Meditatie: Toepassing
„Wanneer de Trooster zal gekomen zijn, Die Ik u zenden zal van de Vader, namelijk de Geest der waarheid, Die van de Vader uitgaat, Die zal van Mij getuigen.”
Johannes 15:26
Wanneer is het nu, en hoe gaat het, dat zij de taal van onze tekst („Mijn Liefste is mijn en ik ben Zijn, Die weidt onder leliën”) van harte kunnen toepassen? Dat moet zijn, mijn vrienden, door niets meer en niets minder dan een met het hart ondervonden werkelijkheid. En het is het ambt van God de Heilige Geest, de derde Persoon in de Heilige Drie-eenheid, om Christus in het hart te openbaren. Alle openbaringen die iemand mag voorwenden, maar niet door Hem gegeven zijn en niet voortgebracht zijn door de gezegende werking en toepassing van de Geest des Heeren Die Christus in het hart openbaart, zijn geen kwart penning waard.
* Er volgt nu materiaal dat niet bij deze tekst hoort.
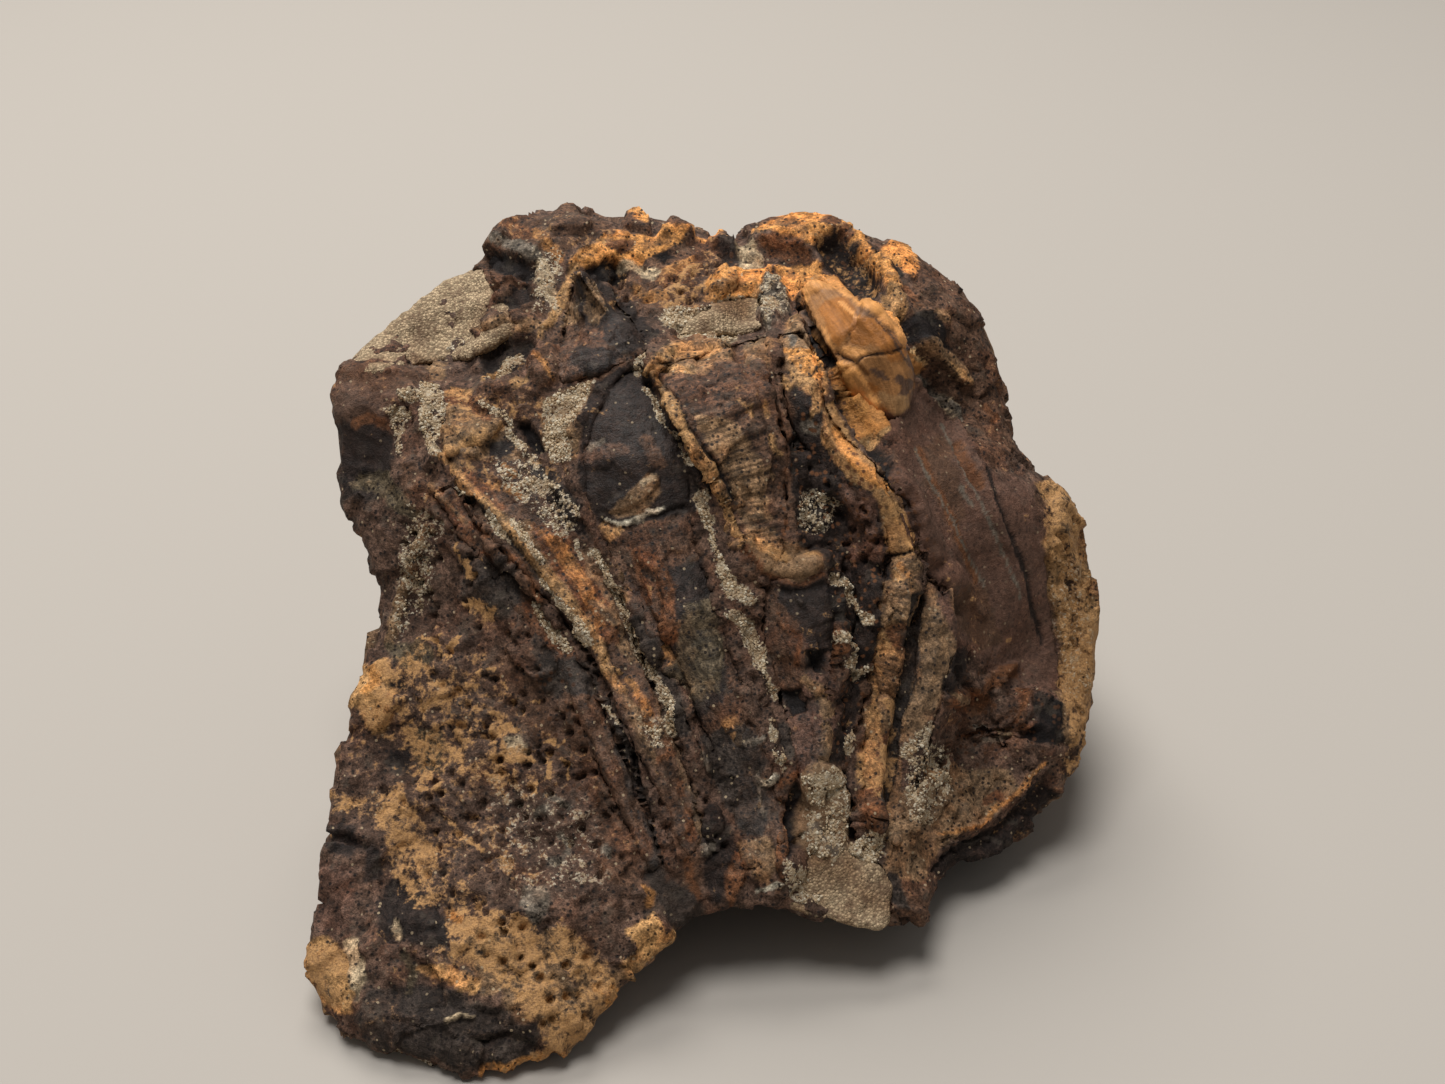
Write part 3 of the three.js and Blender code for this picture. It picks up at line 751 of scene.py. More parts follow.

Hoor wat onze Heere zegt: „Wanneer de Trooster zal gekomen zijn, Die Ik u zenden zal van de Vader, namelijk de Geest der waarheid, Die van de Vader uitgaat, Die zal van Mij getuigen” (Johannes 15:26) en „Die zal Mij verheerlijken, want Hij zal het uit het Mijne nemen en zal het u verkondigen” (Johannes 16:14). De geliefde kinderen van de Heere kunnen zeggen dat al de zegeningen van de God des verbonds zijn, dat alles wat ze weten, alles wat ze geloven, alles wat ze zien en alles wat ze geestelijk gevoelen, ondervonden moet worden tussen God en hun ziel en dat is het werk en de toepassing van de Geest van de levende God.